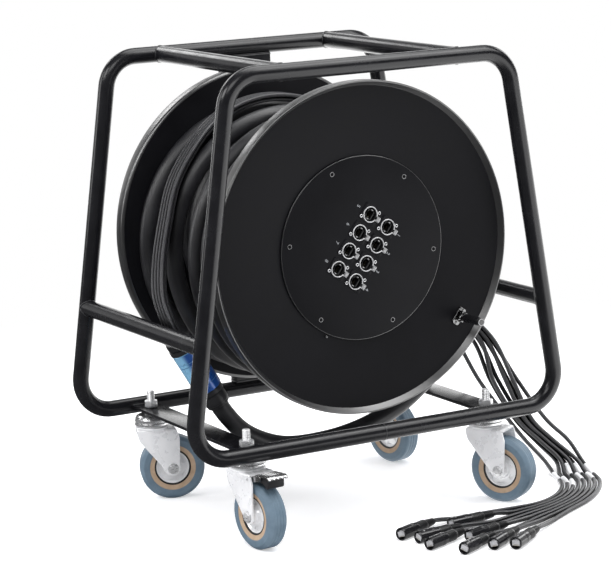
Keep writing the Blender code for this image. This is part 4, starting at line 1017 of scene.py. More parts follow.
def addPost():
    front = base["loopY"] - post["thick"] / 2
    back = base["loopY"] + post["thick"] / 2
    half = post["width"] / 2
    inset = stand["tube"] / 2 - post["sink"]
    low, high = stand["bottomZ"] + inset, stand["topZ"] - inset
    bm = block((-half, front, low), (half, back, high), post["edge"], 3)
    addPiece("upright", bm, framePaint, "stand", ("axle_post",))
    corners = ((-half, front), (half, front), (half, back), (-half, back))
    outline = roundCorners(corners, post["sink"], 3, True)
    for name, z in (("Low", low + post["beadLift"]), ("Top", high - post["beadLift"])):
        path = [Vector((x, y, z)) for x, y in outline]
        dense = []
        for a, b in zip(path, path[1:] + path[:1]):
            count = max(1, round((b - a).length / post["beadStep"]))
            dense += [a.lerp(b, i / count) for i in range(count)]
        bead = swept(dense, stand["beadRadius"], 8, closed=True)
        addWeld("uprightWeld" + name, bead)
    # The spindle runs towards the front, so its local Z points along -Y
    nutFace = -post["hubFront"] + base["seatGap"]
    tip = nutFace + post["nutHeight"] + post["tip"]
    shaft, collar = post["spindle"] / 2, post["collar"] / 2
    bevel, edge = post["spindleEdge"], post["collarEdge"]
    shoulder = -front + post["collarLength"]
    profile = [(0.0, tip), (shaft - bevel, tip), (shaft, tip - bevel), (shaft, shoulder)]
    profile += [(collar - edge, shoulder), (collar, shoulder - edge), (collar, -front - edge)]
    profile.append((0.0, -front - edge))
    addPiece("spindle", spun(profile, 48), turnedSteel, "stand", place=drumPlace)
    nut = hexNut(post["nutFlats"], nutFace, nutFace + post["nutHeight"], 0.0005)
    addPiece("spindleNut", nut, boltZinc, "stand", place=drumPlace)
    heads = []
    for i in range(4):
        spot = pointOnArc((0.0, base["axleZ"]), post["boltRing"], 45 + 90 * i)
        turn = moved(spot.x, back - 0.0002, spot.y) @ turned(-90.0, "X")
        heads.append(placed(hexNut(post["boltFlats"], 0.0, post["boltHead"], 0.0003), turn))
    addPiece("spindleBolts", together(*heads), boltZinc, "stand")


addLoop("frontLoop", -base["loopY"], "front_loop")
addLoop("rearLoop", base["loopY"], "rear_loop")
casterX = stand["bottomHalf"] - stand["casterInset"]
levelAxis = Vector((1.0, 0.0, 0.0))
for side, sign in (("Left", -1), ("Right", 1)):
    # The mid tubes meet legs that lean inward
    legAxis = Vector((sign * (legX(0.5) - legX(0.4)), 0.0, 0.1)).normalized()
    topX, midX = sign * stand["topTubeX"], sign * legX(stand["midTubeZ"])
    addCrossTube("topTube" + side, topX, stand["topZ"], levelAxis, "top_tube_" + side.lower())
    addCrossTube("midTube" + side, midX, stand["midTubeZ"], legAxis, "mid_tube_" + side.lower())
    addBar("casterBar" + side, sign, "caster_bar_" + side.lower())
addSeam()
addPost()
print("stand ready")


# Casters. Pairs in the tables of turned parts are steps from a radius and a height

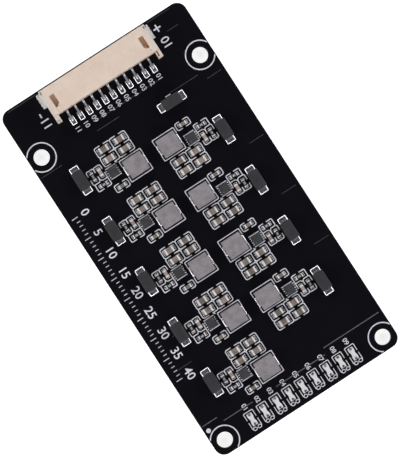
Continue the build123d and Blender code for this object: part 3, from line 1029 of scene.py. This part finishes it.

**Your objective**:
Repeat every record, exactly as written.

**Answer in full**:
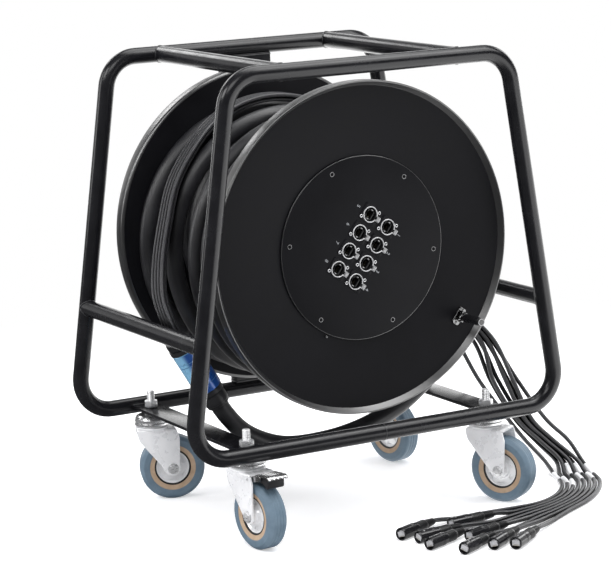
Keep writing the Blender code for this image. This is part 4, starting at line 1017 of scene.py. More parts follow.
def addPost():
    front = base["loopY"] - post["thick"] / 2
    back = base["loopY"] + post["thick"] / 2
    half = post["width"] / 2
    inset = stand["tube"] / 2 - post["sink"]
    low, high = stand["bottomZ"] + inset, stand["topZ"] - inset
    bm = block((-half, front, low), (half, back, high), post["edge"], 3)
    addPiece("upright", bm, framePaint, "stand", ("axle_post",))
    corners = ((-half, front), (half, front), (half, back), (-half, back))
    outline = roundCorners(corners, post["sink"], 3, True)
    for name, z in (("Low", low + post["beadLift"]), ("Top", high - post["beadLift"])):
        path = [Vector((x, y, z)) for x, y in outline]
        dense = []
        for a, b in zip(path, path[1:] + path[:1]):
            count = max(1, round((b - a).length / post["beadStep"]))
            dense += [a.lerp(b, i / count) for i in range(count)]
        bead = swept(dense, stand["beadRadius"], 8, closed=True)
        addWeld("uprightWeld" + name, bead)
    # The spindle runs towards the front, so its local Z points along -Y
    nutFace = -post["hubFront"] + base["seatGap"]
    tip = nutFace + post["nutHeight"] + post["tip"]
    shaft, collar = post["spindle"] / 2, post["collar"] / 2
    bevel, edge = post["spindleEdge"], post["collarEdge"]
    shoulder = -front + post["collarLength"]
    profile = [(0.0, tip), (shaft - bevel, tip), (shaft, tip - bevel), (shaft, shoulder)]
    profile += [(collar - edge, shoulder), (collar, shoulder - edge), (collar, -front - edge)]
    profile.append((0.0, -front - edge))
    addPiece("spindle", spun(profile, 48), turnedSteel, "stand", place=drumPlace)
    nut = hexNut(post["nutFlats"], nutFace, nutFace + post["nutHeight"], 0.0005)
    addPiece("spindleNut", nut, boltZinc, "stand", place=drumPlace)
    heads = []
    for i in range(4):
        spot = pointOnArc((0.0, base["axleZ"]), post["boltRing"], 45 + 90 * i)
        turn = moved(spot.x, back - 0.0002, spot.y) @ turned(-90.0, "X")
        heads.append(placed(hexNut(post["boltFlats"], 0.0, post["boltHead"], 0.0003), turn))
    addPiece("spindleBolts", together(*heads), boltZinc, "stand")


addLoop("frontLoop", -base["loopY"], "front_loop")
addLoop("rearLoop", base["loopY"], "rear_loop")
casterX = stand["bottomHalf"] - stand["casterInset"]
levelAxis = Vector((1.0, 0.0, 0.0))
for side, sign in (("Left", -1), ("Right", 1)):
    # The mid tubes meet legs that lean inward
    legAxis = Vector((sign * (legX(0.5) - legX(0.4)), 0.0, 0.1)).normalized()
    topX, midX = sign * stand["topTubeX"], sign * legX(stand["midTubeZ"])
    addCrossTube("topTube" + side, topX, stand["topZ"], levelAxis, "top_tube_" + side.lower())
    addCrossTube("midTube" + side, midX, stand["midTubeZ"], legAxis, "mid_tube_" + side.lower())
    addBar("casterBar" + side, sign, "caster_bar_" + side.lower())
addSeam()
addPost()
print("stand ready")


# Casters. Pairs in the tables of turned parts are steps from a radius and a height

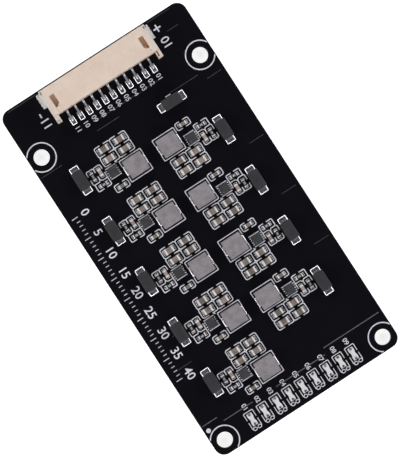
Continue the build123d and Blender code for this object: part 3, from line 1029 of scene.py. This part finishes it.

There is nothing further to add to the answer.